Well yes, but I would assume that this case would be for inference, since GPUs are pretty much train once and deploy everywhere (granted, hyperparameter tuning is still a point).
Those people who said GPUs would never be any use for general-purpose computing tasks have been looking a bit silly lately. Perhaps they had forgotten about the advantages of math coprocessors in earlier hw architectures.
Not that I disagree, but to be fair, query processing on GPUs is a highly specialized task, and not quite what people think when they say "general purpose". A lot of work goes into writing code that utilizes that particular architecture well.
Because of the memory ceiling it doesn't scale well for lots of concurrent users either...
"MapD can scale to many simultaneous users. If the users are just executing hand-written SQL queries, this could be hundreds of users per server. If the users are analysts working with MapD Immerse...then you can expect tens of simultaneous users without experiencing any performance degradation."
There are similar limitations around update, insert, etc.
Not disputing the benefits, but it just isn't general purpose. It is for a relatively small number of users querying a huge dataset.
"We'll say that the following is true for the OLAP (online analytical processing) scenario...Queries are relatively rare (usually hundreds of queries per server or less per second)."
Possibly, but I suspect that by "users," MapD really means "query rate." I can't see how a larger number of users would have a performance impact if all other variables were constant (data, query, query rate, etc.).
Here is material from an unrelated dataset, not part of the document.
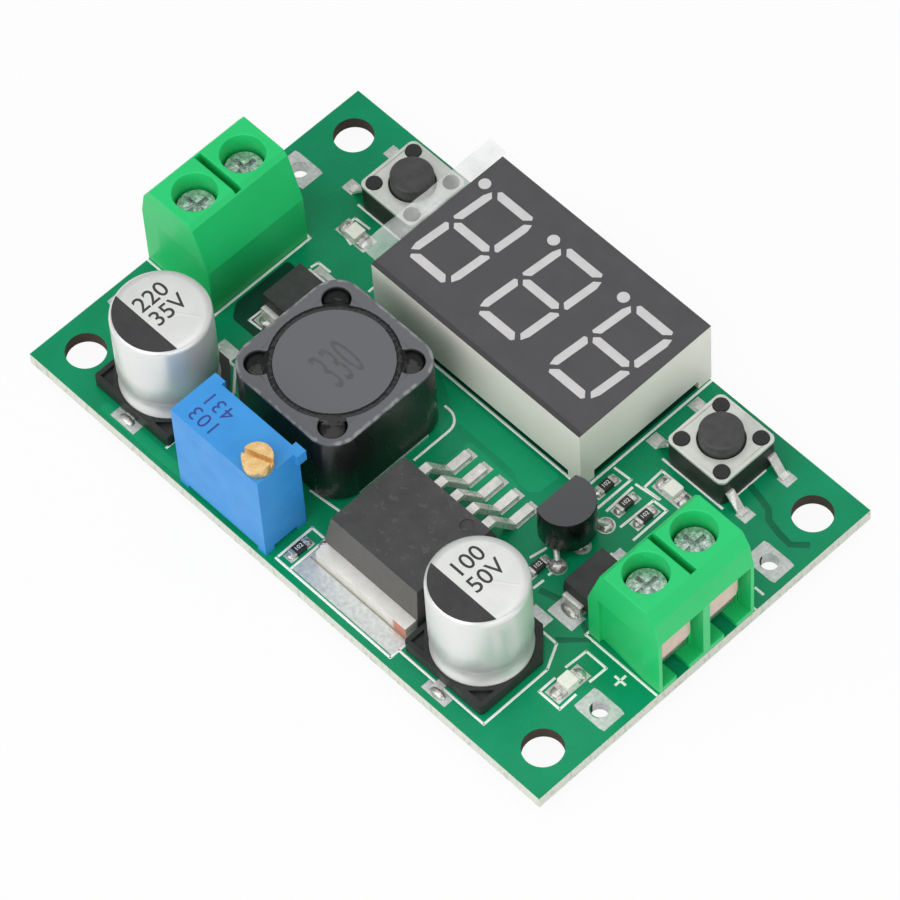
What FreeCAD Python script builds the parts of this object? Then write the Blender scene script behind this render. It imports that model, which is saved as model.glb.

How is a query going to be faster on a GPU, when a query just performs lookups in tables, and simple comparison operations. You'd have to get the data via the CPU to the GPU in the first place, so you might as well perform the lookup/comparison on the CPU instead.
Unless of course you plan to load the complete database in GPU memory, which makes the whole approach unsuited for large databases.
GPUs aren't good for everything. The right thing to do is balance between CPU and GPU code, and only do what actually gives any benefit.
For example, GPUs suck at working on texts, or when there is a lot of divergence between processes.
For example, if you have several kernels that branch to
the TRUE side of the IF condition, and several that branch to FALSE, you're paying a huge performance penalty.
Unfortunately, despite GPUs being ubiquitous, they get very little use in the desktop/mobile space, aside from games. Apps use them as little more than blitters, if they even do that much. There's a ton of computing power we're leaving on the table.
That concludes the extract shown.